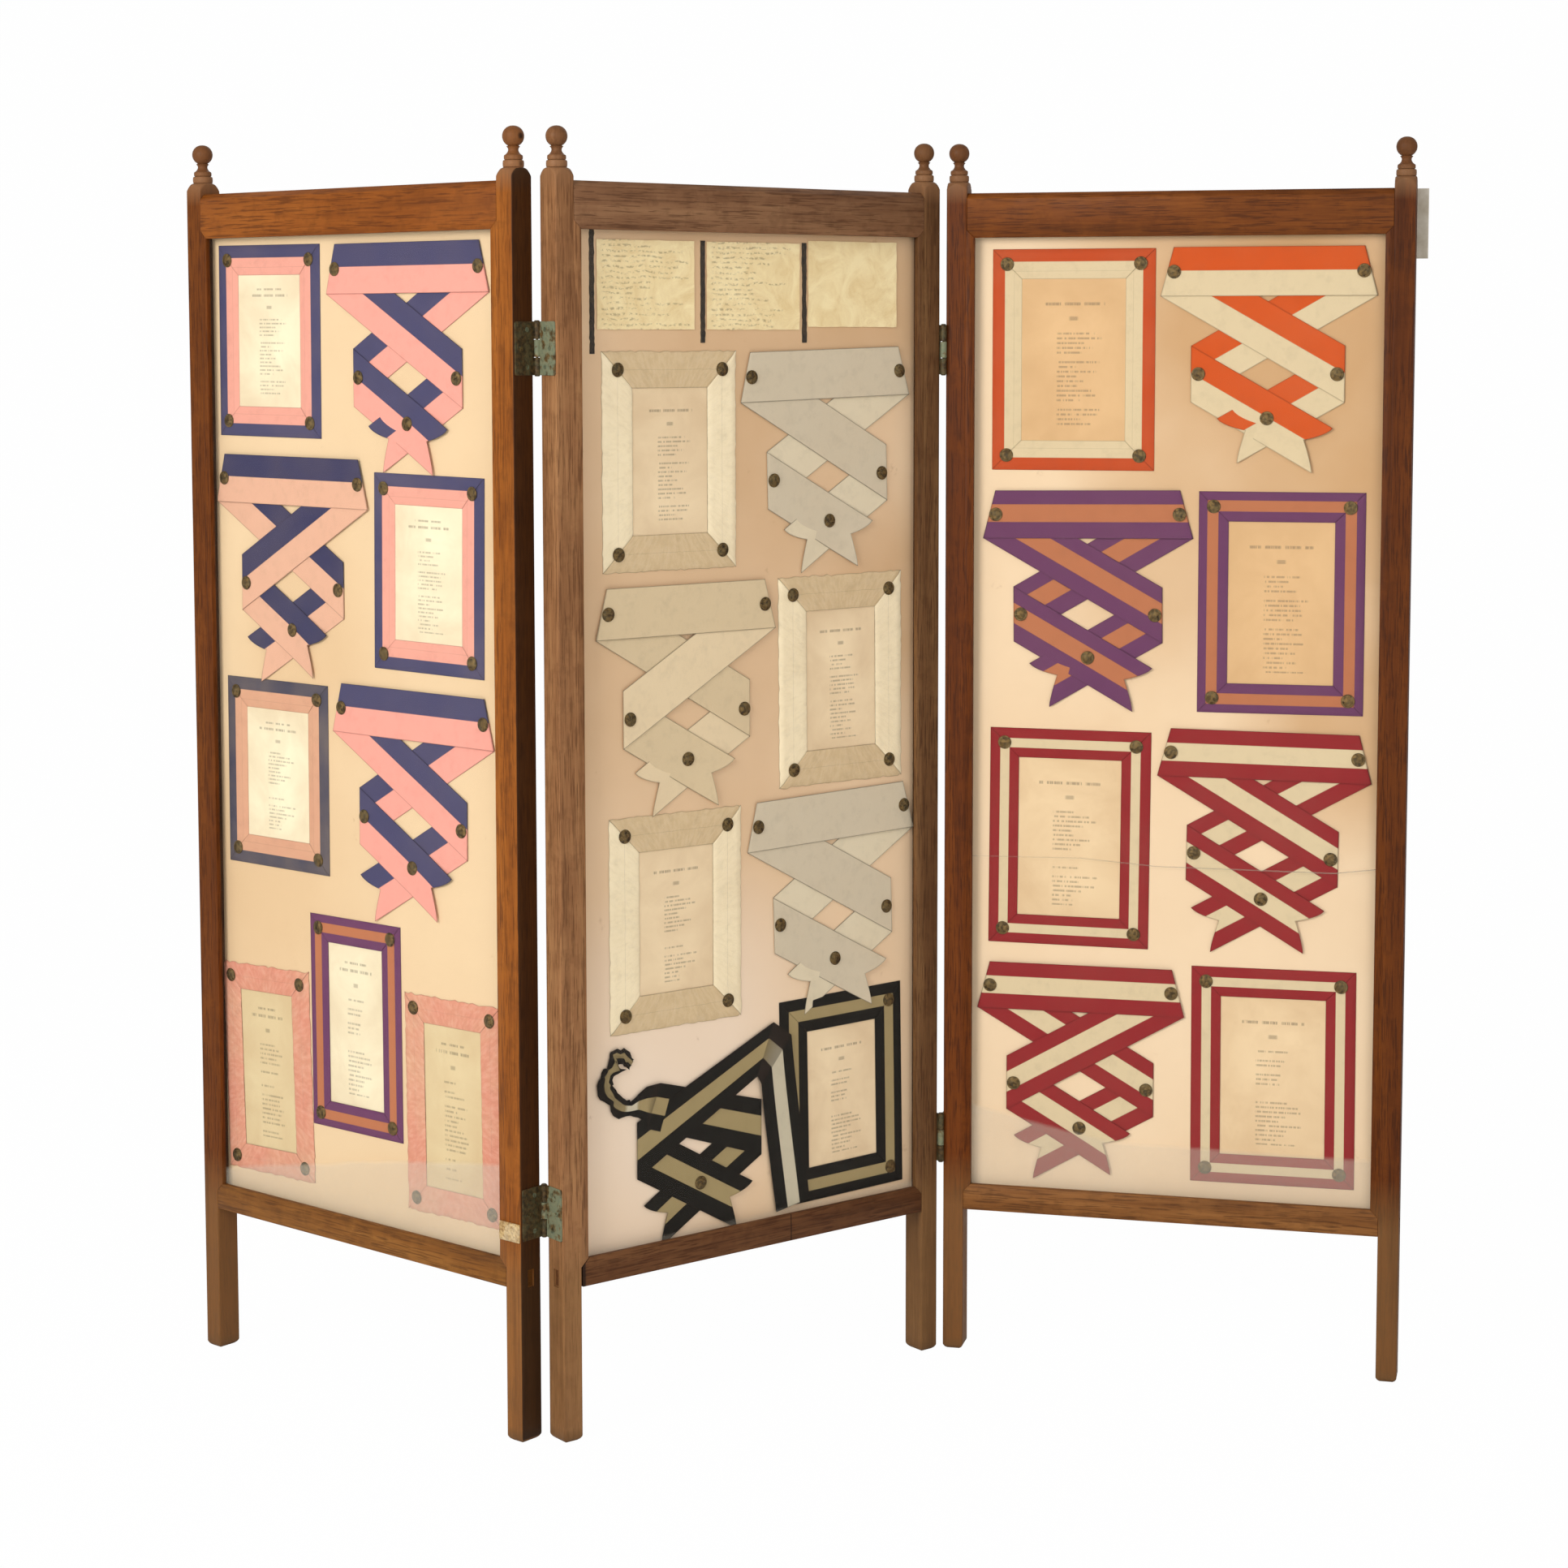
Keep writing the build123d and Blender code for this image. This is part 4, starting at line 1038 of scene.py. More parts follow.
@dataclass
class Post:
    """A post with its foot, glass lip, through mortise and turned top.

    Attributes:
        leaf: the leaf that it is part of.
        on_left: whether it is the leaf's left post.
    """

    leaf: Leaf
    on_left: bool
    arris: float = 1.2
    foot_bevel: float = 4.6
    shoulder: float = RAIL_TOP + 3.0
    pommel_top: float = RAIL_TOP + 14.5
    mortise_bottom: float = LEG_HEIGHT + 1.4
    mortise_top: float = BAY_BOTTOM - 1.4
    mortise_width: float = 10.8

    @property
    def name(self) -> str:
        """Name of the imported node."""
        return f"{self.leaf.body}_{'left' if self.on_left else 'right'}_post"

    def section(self) -> list[Point]:
        """The shaft's outline about its centre, corners among its points."""
        half_x, half_y, ease = POST_WIDTH / 2, POST_DEPTH / 2, self.arris
        corners = []
        for turn, (sign_x, sign_y) in enumerate(((1, 1), (-1, 1), (-1, -1), (1, -1))):
            ends = [(half_x, half_y - ease), (half_x - ease * 0.3, half_y - ease * 0.3), (half_x - ease, half_y)]
            if turn % 2:
                ends.reverse()
            corners.extend((sign_x * x, sign_y * y) for x, y in ends)
        points = []
        for number, corner in enumerate(corners):
            following = corners[(number + 1) % len(corners)]
            points.append(corner)
            gap = math.dist(corner, following)
            steps = 12 if gap > 5 else 1
            for step in range(1, steps):
                share = step / steps
                points.append(
                    (corner[0] + (following[0] - corner[0]) * share, corner[1] + (following[1] - corner[1]) * share)
                )
        return points

    def outline(self) -> list[tuple[float, float, float]]:
        """Height, largest radius and inset of the shaft, from the sole to the crown."""
        free = 60.0
        rows = [(0.0, free, self.foot_bevel), (self.foot_bevel * 0.45, free, self.foot_bevel * 0.42)]
        rows += [(self.foot_bevel, free, 0.35), (self.foot_bevel + 1.5, free, 0.0)]
        rows += [(60.0 + 72.5 * step, free, 0.0) for step in range(21)]
        half_diagonal = math.hypot(POST_WIDTH, POST_DEPTH) / 2
        rise = self.pommel_top - self.shoulder
        for step in range(9):
            share = step / 8
            bulge = math.sqrt(1 - share**2)
            rows.append((self.shoulder + rise * share, 12.4 + (half_diagonal - 12.4) * (0.55 * bulge + 0.45 * (1 - share)), 0.0))
        foot = self.pommel_top
        turned = [(0.0, 11.1), (0.5, 12.1), (1.8, 12.5), (4.3, 12.6), (6.8, 12.5), (8.1, 12.1), (8.6, 11.1), (8.9, 9.9)]
        turned += [(9.3, 10.6), (10.4, 11.15), (12.0, 11.2), (13.6, 11.1), (14.6, 10.5), (15.0, 9.6)]
        turned += [(16.4, 8.0), (18.4, 6.6), (20.3, 6.05), (22.0, 6.2), (23.4, 7.0), (24.5, 8.2)]
        ball_centre, ball_half = 36.6, 12.4
        for step in range(1, 15):
            angle = math.radians(-74 + 162 * step / 15)
            turned.append((ball_centre + ball_half * math.sin(angle), 13.0 * math.cos(angle) ** 0.92))
        turned.append((49.0, 0.4))
        rows += [(foot + height, radius, 0.0) for height, radius in turned]
        return rows

    def draft(self) -> Draft:
        """The post's mesh, as a left post."""
        centre = (POST_WIDTH / 2, POST_DEPTH / 2)
        section = self.section()
        rng = random.Random(len(self.name) + 7 * self.leaf.value.turn)
        shift = rng.uniform(0, 40)
        rings = []
        for height, radius, inset in self.outline():
            ring = []
            for x, y in section:
                x *= 1 - inset / (POST_WIDTH / 2)
                y *= 1 - inset / (POST_DEPTH / 2)
                far = math.hypot(x, y)
                pull = min(1.0, radius / far)
                wear = 0.0
                if radius > 30:
                    wear = 0.12 * noise.noise(Vector((x * 0.2, y * 0.2, height * 0.012 + shift)))
                ring.append((centre[0] + x * pull + wear, centre[1] + y * pull, height))
            rings.append(ring)
        made = Draft()
        start = made.rows(rings, closed=True)
        made.fan(range(start, start + len(section)))
        last = start + (len(rings) - 1) * len(section)
        made.fan(range(last, last + len(section)))
        return made

    def lip(self) -> Draft:
        """The glass lip, mitred at both ends."""
        inner, start = BAY_LEFT + LIP_WIDTH, BAY_LEFT - self.arris
        made = Draft()
        outline = [
            (start, BAY_BOTTOM),
            (BAY_LEFT, BAY_BOTTOM),
            (inner, BAY_BOTTOM + LIP_WIDTH),
            (inner, BAY_TOP - LIP_WIDTH),
            (BAY_LEFT, BAY_TOP),
            (start, BAY_TOP),
        ]
        made.prism(outline, 0.0, LIP_DEPTH)
        return made

    def build(self, shop: Workshop) -> bpy.types.Object:
        """Makes the post, cuts its mortise and hands it over."""
        body = self.leaf.value
        shaft = self.draft()
        lip = self.lip()
        if not self.on_left:
            for made in (shaft, lip):
                made.points = [(LEAF_WIDTH - x, y, z) for x, y, z in made.points]
        piece = shaft.mesh(f"{self.name}_turned", body)
        pocket = Draft()
        near, far = (-3.0, 2.6) if self.on_left else (LEAF_WIDTH - 2.6, LEAF_WIDTH + 3.0)
        side = [(near, self.mortise_bottom), (far, self.mortise_bottom), (far, self.mortise_top), (near, self.mortise_top)]
        pocket.prism(side, (POST_DEPTH - self.mortise_width) / 2, (POST_DEPTH + self.mortise_width) / 2)
        cutter = pocket.mesh("mortise", body)
        cut = piece.modifiers.new("mortise", "BOOLEAN")
        cut.operation = "DIFFERENCE"
        cut.object = cutter
        cut.solver = "EXACT"
        settle(piece)
        bpy.data.objects.remove(cutter)
        strip = lip.mesh("lip", body)
        bevel = strip.modifiers.new("eased", "BEVEL")
        bevel.width, bevel.segments, bevel.limit_method = 0.7 * MM, 2, "ANGLE"
        settle(strip)
        join([piece, strip])
        smooth(piece, 30)
        return shop.hand_over(piece, body.body, "oak", oak(self.leaf, "left_post" if self.on_left else "right_post"), [self.name])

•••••

Print the material once more, exactly.

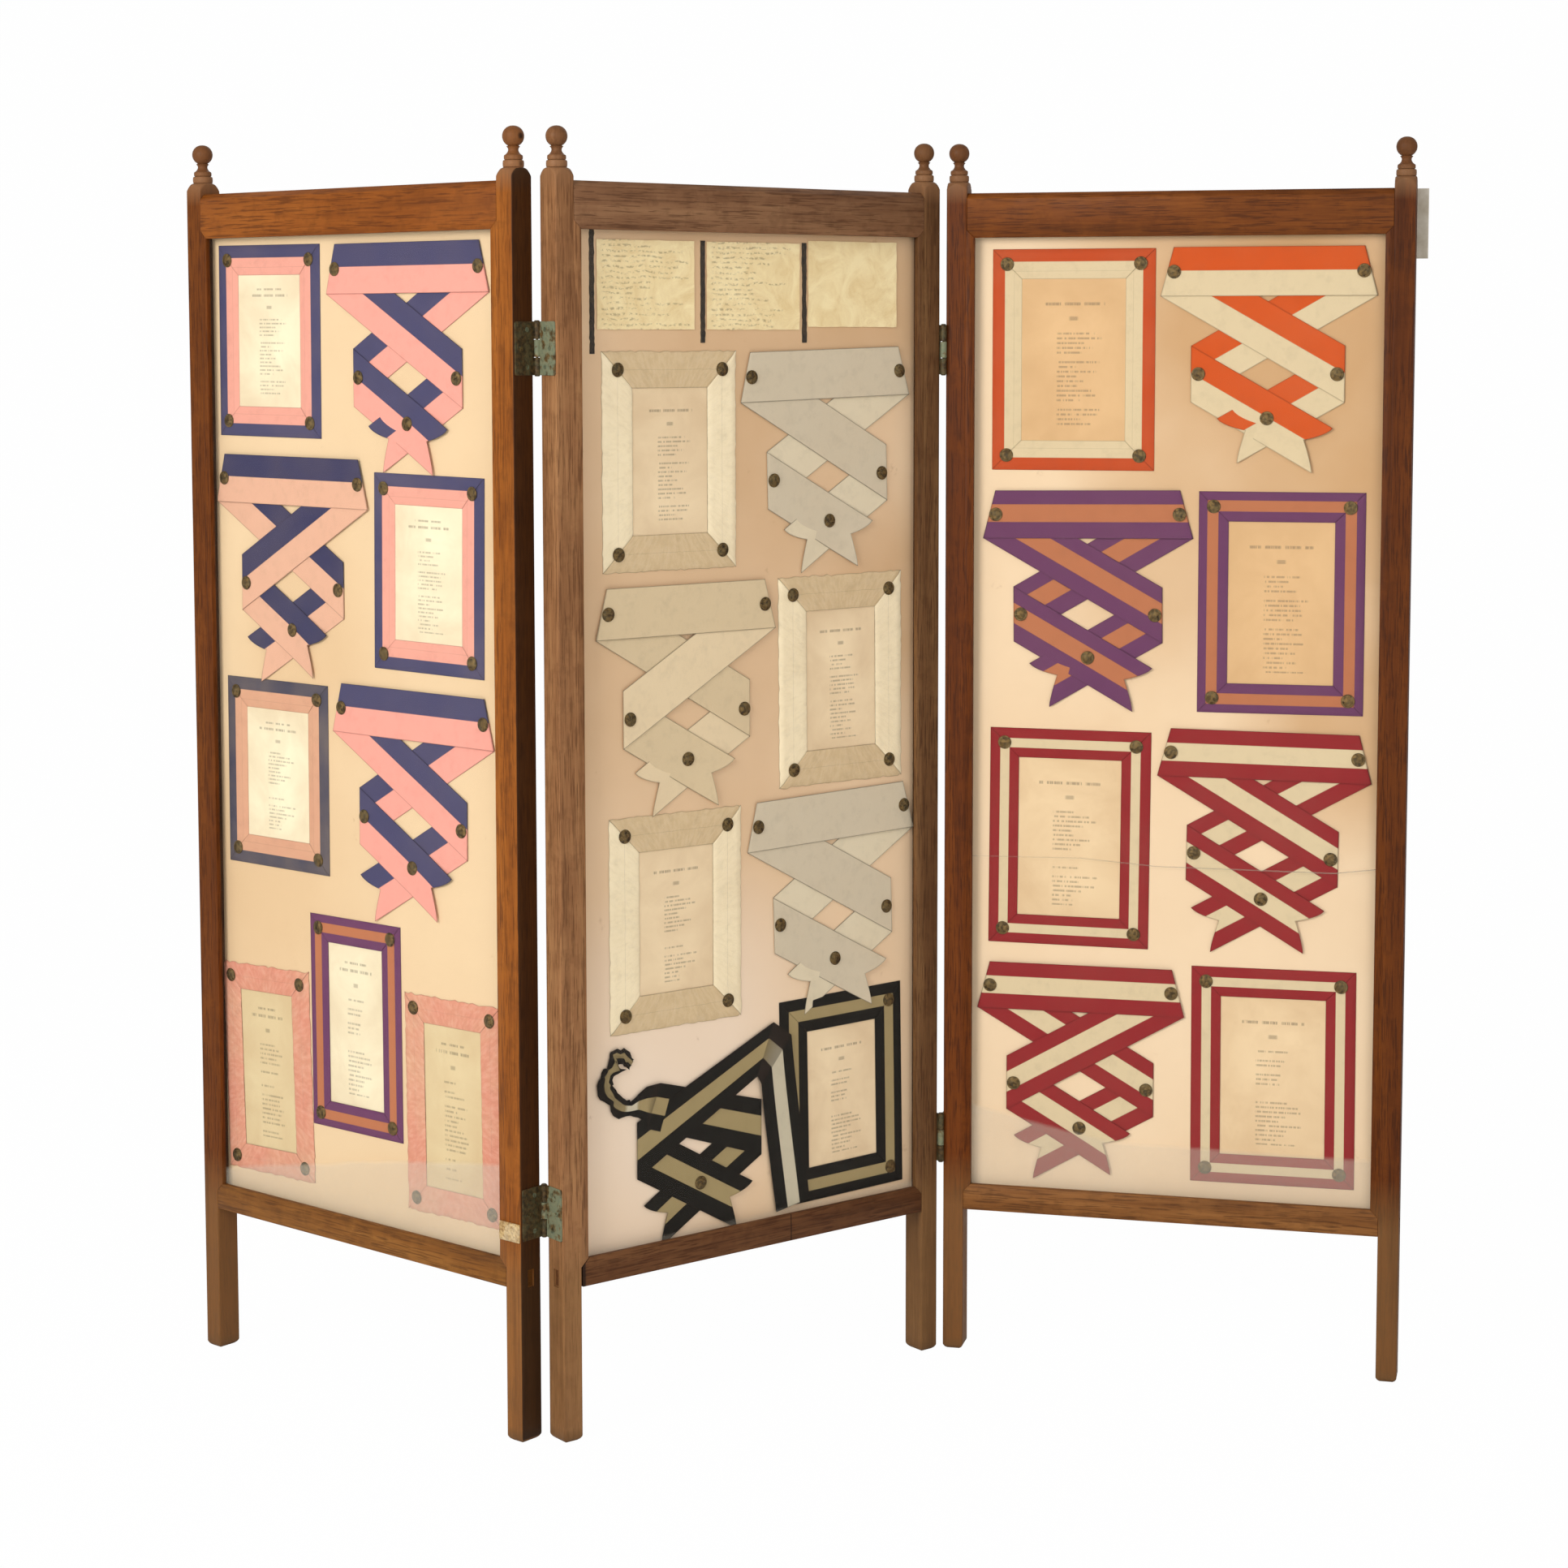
Keep writing the build123d and Blender code for this image. This is part 4, starting at line 1038 of scene.py. More parts follow.
@dataclass
class Post:
    """A post with its foot, glass lip, through mortise and turned top.

    Attributes:
        leaf: the leaf that it is part of.
        on_left: whether it is the leaf's left post.
    """

    leaf: Leaf
    on_left: bool
    arris: float = 1.2
    foot_bevel: float = 4.6
    shoulder: float = RAIL_TOP + 3.0
    pommel_top: float = RAIL_TOP + 14.5
    mortise_bottom: float = LEG_HEIGHT + 1.4
    mortise_top: float = BAY_BOTTOM - 1.4
    mortise_width: float = 10.8

    @property
    def name(self) -> str:
        """Name of the imported node."""
        return f"{self.leaf.body}_{'left' if self.on_left else 'right'}_post"

    def section(self) -> list[Point]:
        """The shaft's outline about its centre, corners among its points."""
        half_x, half_y, ease = POST_WIDTH / 2, POST_DEPTH / 2, self.arris
        corners = []
        for turn, (sign_x, sign_y) in enumerate(((1, 1), (-1, 1), (-1, -1), (1, -1))):
            ends = [(half_x, half_y - ease), (half_x - ease * 0.3, half_y - ease * 0.3), (half_x - ease, half_y)]
            if turn % 2:
                ends.reverse()
            corners.extend((sign_x * x, sign_y * y) for x, y in ends)
        points = []
        for number, corner in enumerate(corners):
            following = corners[(number + 1) % len(corners)]
            points.append(corner)
            gap = math.dist(corner, following)
            steps = 12 if gap > 5 else 1
            for step in range(1, steps):
                share = step / steps
                points.append(
                    (corner[0] + (following[0] - corner[0]) * share, corner[1] + (following[1] - corner[1]) * share)
                )
        return points

    def outline(self) -> list[tuple[float, float, float]]:
        """Height, largest radius and inset of the shaft, from the sole to the crown."""
        free = 60.0
        rows = [(0.0, free, self.foot_bevel), (self.foot_bevel * 0.45, free, self.foot_bevel * 0.42)]
        rows += [(self.foot_bevel, free, 0.35), (self.foot_bevel + 1.5, free, 0.0)]
        rows += [(60.0 + 72.5 * step, free, 0.0) for step in range(21)]
        half_diagonal = math.hypot(POST_WIDTH, POST_DEPTH) / 2
        rise = self.pommel_top - self.shoulder
        for step in range(9):
            share = step / 8
            bulge = math.sqrt(1 - share**2)
            rows.append((self.shoulder + rise * share, 12.4 + (half_diagonal - 12.4) * (0.55 * bulge + 0.45 * (1 - share)), 0.0))
        foot = self.pommel_top
        turned = [(0.0, 11.1), (0.5, 12.1), (1.8, 12.5), (4.3, 12.6), (6.8, 12.5), (8.1, 12.1), (8.6, 11.1), (8.9, 9.9)]
        turned += [(9.3, 10.6), (10.4, 11.15), (12.0, 11.2), (13.6, 11.1), (14.6, 10.5), (15.0, 9.6)]
        turned += [(16.4, 8.0), (18.4, 6.6), (20.3, 6.05), (22.0, 6.2), (23.4, 7.0), (24.5, 8.2)]
        ball_centre, ball_half = 36.6, 12.4
        for step in range(1, 15):
            angle = math.radians(-74 + 162 * step / 15)
            turned.append((ball_centre + ball_half * math.sin(angle), 13.0 * math.cos(angle) ** 0.92))
        turned.append((49.0, 0.4))
        rows += [(foot + height, radius, 0.0) for height, radius in turned]
        return rows

    def draft(self) -> Draft:
        """The post's mesh, as a left post."""
        centre = (POST_WIDTH / 2, POST_DEPTH / 2)
        section = self.section()
        rng = random.Random(len(self.name) + 7 * self.leaf.value.turn)
        shift = rng.uniform(0, 40)
        rings = []
        for height, radius, inset in self.outline():
            ring = []
            for x, y in section:
                x *= 1 - inset / (POST_WIDTH / 2)
                y *= 1 - inset / (POST_DEPTH / 2)
                far = math.hypot(x, y)
                pull = min(1.0, radius / far)
                wear = 0.0
                if radius > 30:
                    wear = 0.12 * noise.noise(Vector((x * 0.2, y * 0.2, height * 0.012 + shift)))
                ring.append((centre[0] + x * pull + wear, centre[1] + y * pull, height))
            rings.append(ring)
        made = Draft()
        start = made.rows(rings, closed=True)
        made.fan(range(start, start + len(section)))
        last = start + (len(rings) - 1) * len(section)
        made.fan(range(last, last + len(section)))
        return made

    def lip(self) -> Draft:
        """The glass lip, mitred at both ends."""
        inner, start = BAY_LEFT + LIP_WIDTH, BAY_LEFT - self.arris
        made = Draft()
        outline = [
            (start, BAY_BOTTOM),
            (BAY_LEFT, BAY_BOTTOM),
            (inner, BAY_BOTTOM + LIP_WIDTH),
            (inner, BAY_TOP - LIP_WIDTH),
            (BAY_LEFT, BAY_TOP),
            (start, BAY_TOP),
        ]
        made.prism(outline, 0.0, LIP_DEPTH)
        return made

    def build(self, shop: Workshop) -> bpy.types.Object:
        """Makes the post, cuts its mortise and hands it over."""
        body = self.leaf.value
        shaft = self.draft()
        lip = self.lip()
        if not self.on_left:
            for made in (shaft, lip):
                made.points = [(LEAF_WIDTH - x, y, z) for x, y, z in made.points]
        piece = shaft.mesh(f"{self.name}_turned", body)
        pocket = Draft()
        near, far = (-3.0, 2.6) if self.on_left else (LEAF_WIDTH - 2.6, LEAF_WIDTH + 3.0)
        side = [(near, self.mortise_bottom), (far, self.mortise_bottom), (far, self.mortise_top), (near, self.mortise_top)]
        pocket.prism(side, (POST_DEPTH - self.mortise_width) / 2, (POST_DEPTH + self.mortise_width) / 2)
        cutter = pocket.mesh("mortise", body)
        cut = piece.modifiers.new("mortise", "BOOLEAN")
        cut.operation = "DIFFERENCE"
        cut.object = cutter
        cut.solver = "EXACT"
        settle(piece)
        bpy.data.objects.remove(cutter)
        strip = lip.mesh("lip", body)
        bevel = strip.modifiers.new("eased", "BEVEL")
        bevel.width, bevel.segments, bevel.limit_method = 0.7 * MM, 2, "ANGLE"
        settle(strip)
        join([piece, strip])
        smooth(piece, 30)
        return shop.hand_over(piece, body.body, "oak", oak(self.leaf, "left_post" if self.on_left else "right_post"), [self.name])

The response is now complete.